また、小櫃川から小糸川にかけての海岸沿いの平野は、海岸線に沿って砂洲と湿地が幾重にも連なり、空から見ると縦縞模様のようになっています。この平野にも古くから人々が好んで住み着き、微高地上に住まいを構えて、隣接する低湿地はことごとく水田に拓かれました。
近年の市街地化や、旧日本軍による造成で風景は大きく変わりましたが、水田に臨む農村集落の面影は随所に残っており、県内きっての穀倉地帯としていまなお首都圏の台所を支え続けています。
この地域の水田化は早くも弥生時代にさかのぼり、君津市の常代(とこしろ)遺跡では、堰などの本格的な灌漑設備を備えていました。水田開発がとくに進んだ背景には、浦賀水道を挟んで東京湾を横断する水路の要衝として、他地域との交流に有利であったため、人々が集中して住み着いたことが関係していたようです。古墳時代には、こうした人々を統括するとりわけ強力なリーダーが現れ、小糸川下流に内裏塚古墳群、小櫃川下流の砂洲上には金鈴塚古墳を含む祇園(ぎおん)・長須賀(ながすか)古墳群が築かれました。

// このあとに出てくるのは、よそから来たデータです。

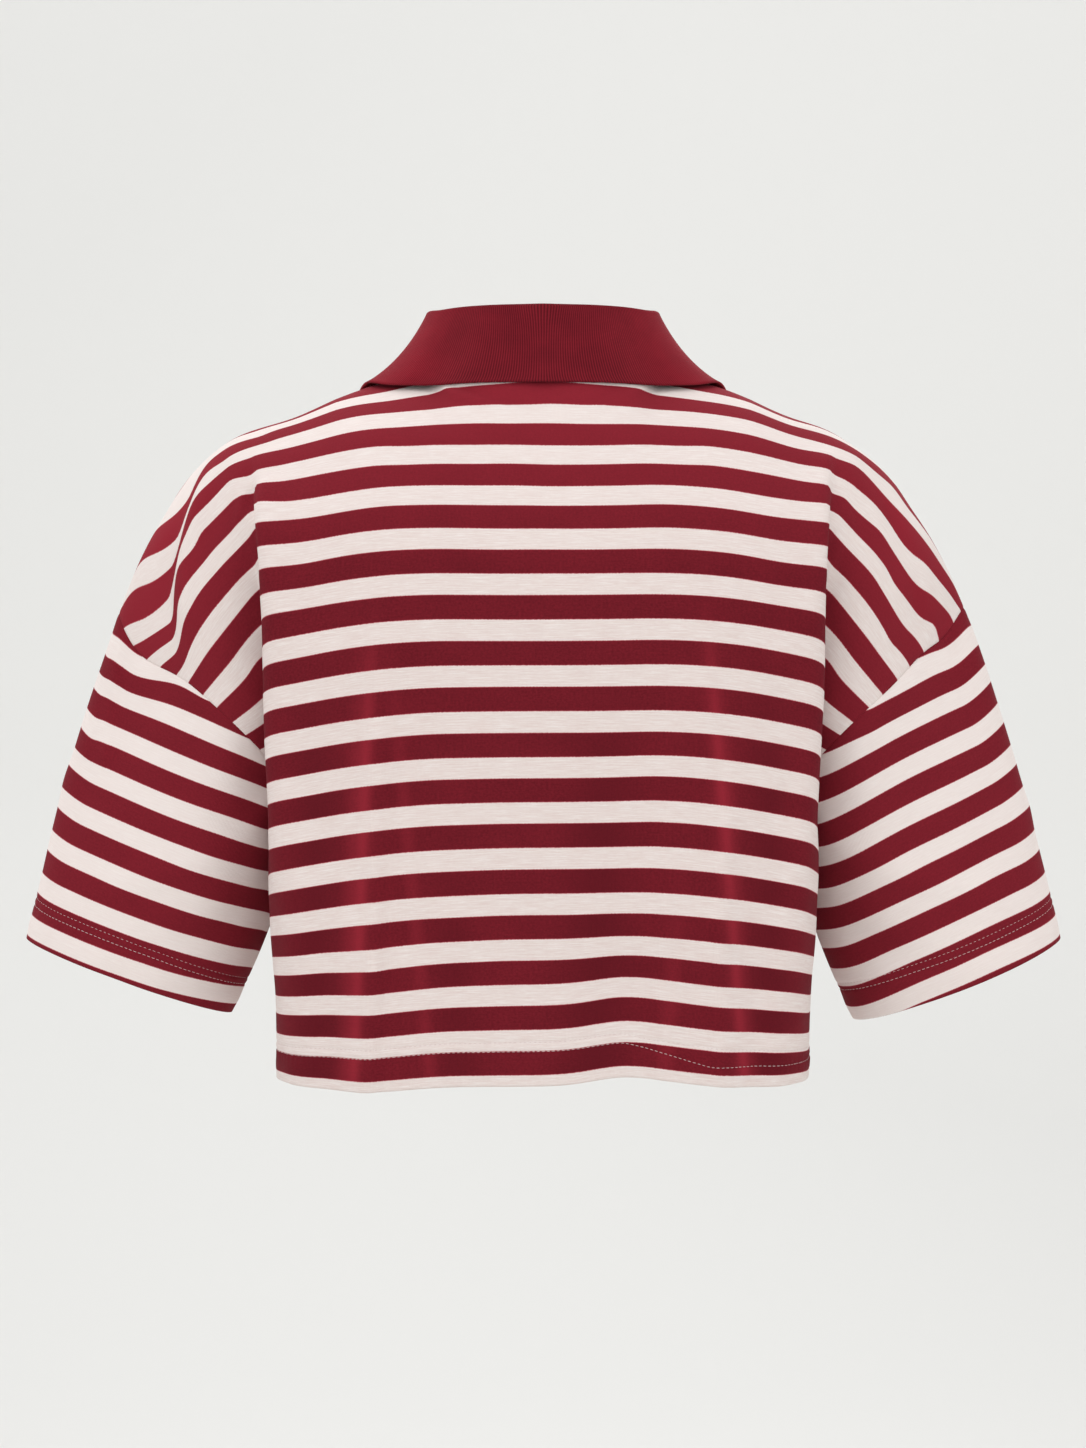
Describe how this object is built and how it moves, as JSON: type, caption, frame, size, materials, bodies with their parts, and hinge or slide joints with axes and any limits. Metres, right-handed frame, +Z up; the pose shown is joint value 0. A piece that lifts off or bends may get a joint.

水田地帯にたたずむ富津市の内裏塚(だいりづか)古墳群では、県内最大の内裏塚古墳(5世紀中ごろ:長さ148m)をはじめ、大型の前方後円墳をいくつも巡り歩くことができます。内裏塚古墳群の石室に使用された房総の磯石は、およそ100km離れた埼玉県北部の行田市埼玉(さきたま)古墳群まで運ばれて使われたことがわかっており、当時の活発な海の交流をものがたっています。
木更津市の金鈴塚(きんれいづか)古墳(6世紀末ごろ)の出土品は、きらびやかな飾り大刀、飾り馬具、装身具など、質・量ともに東日本を代表する秀逸品です。愛らしい高音を奏でる「金鈴」は、金製品そのものが稀有な列島では異例の出土品です。これらは、当時の東国の首長が特別な地位にあったことをものがたるものです。
小櫃川・小糸川流域の広大な平野と太平洋・東京湾を通じた西日本との交流があって、先進的な農業と大古墳を築く技術が導入されたと言えるでしょう。